# Boundary Value Problems

The fundamental solution to the **Poisson equation** with respect to a point-like excitation is known. Such a solution is called **Green's function** - in three dimensions, we have the famous \(1/r\)-dependency. However, if one knows the Green's function for a differential operator (here Laplace \(\Delta\)) any problem can be solved with respect to the given **boundary conditions**. In this section we will learn different techniques to solve such boundary value problems, for example the method of mirror charges or direct integrations.

The Green's function can be used to find the electric field or electrostatic potential for arbitrary **charge distributions**. You will learn that the **polarization** of a **dipole** in front of a flat metallic surface enormously affects the overall field.

The so-called **boundary integral equation** relates the values of the electrostatic potential in some domain to its values at that domain's boundary. In this problem we will **derive** this important statement which leads to the "**Boundary Element Method**", a discretized version with **numerical applications** throughout science and engineering.

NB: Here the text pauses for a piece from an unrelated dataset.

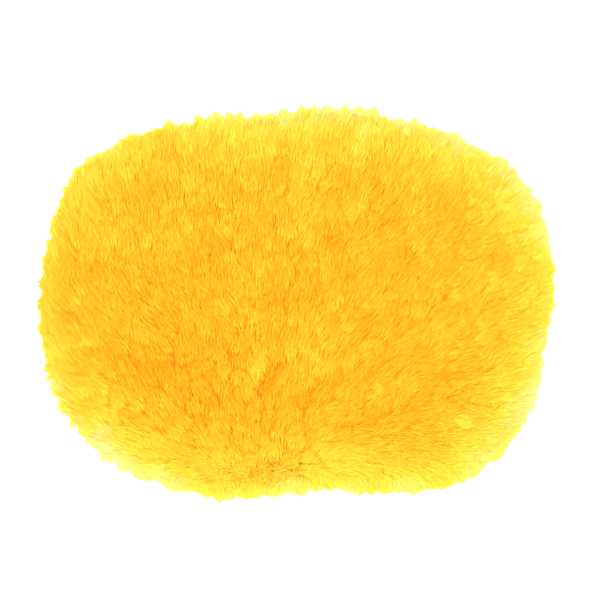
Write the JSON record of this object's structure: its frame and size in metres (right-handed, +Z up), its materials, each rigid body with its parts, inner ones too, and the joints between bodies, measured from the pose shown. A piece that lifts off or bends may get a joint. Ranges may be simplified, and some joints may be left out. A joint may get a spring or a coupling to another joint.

In this problem we will encounter the main physical features of dielectric spheres - their **induced field** and **polarizability**. The result is of great interest: understanding the interaction of light with **small particles** is one of the main concerns of **nanophotonics**. It leads to astonishing applications like **cloaking**, improvement of **solar cells** and **lithography** with extreme resolution.

The **method of image charges** is a powerful technique to find the **electrostatic potential** in an intuitive way. In this problem you will find out how it can be applied to a point charge close to two grounded intersecting metallic half-planes.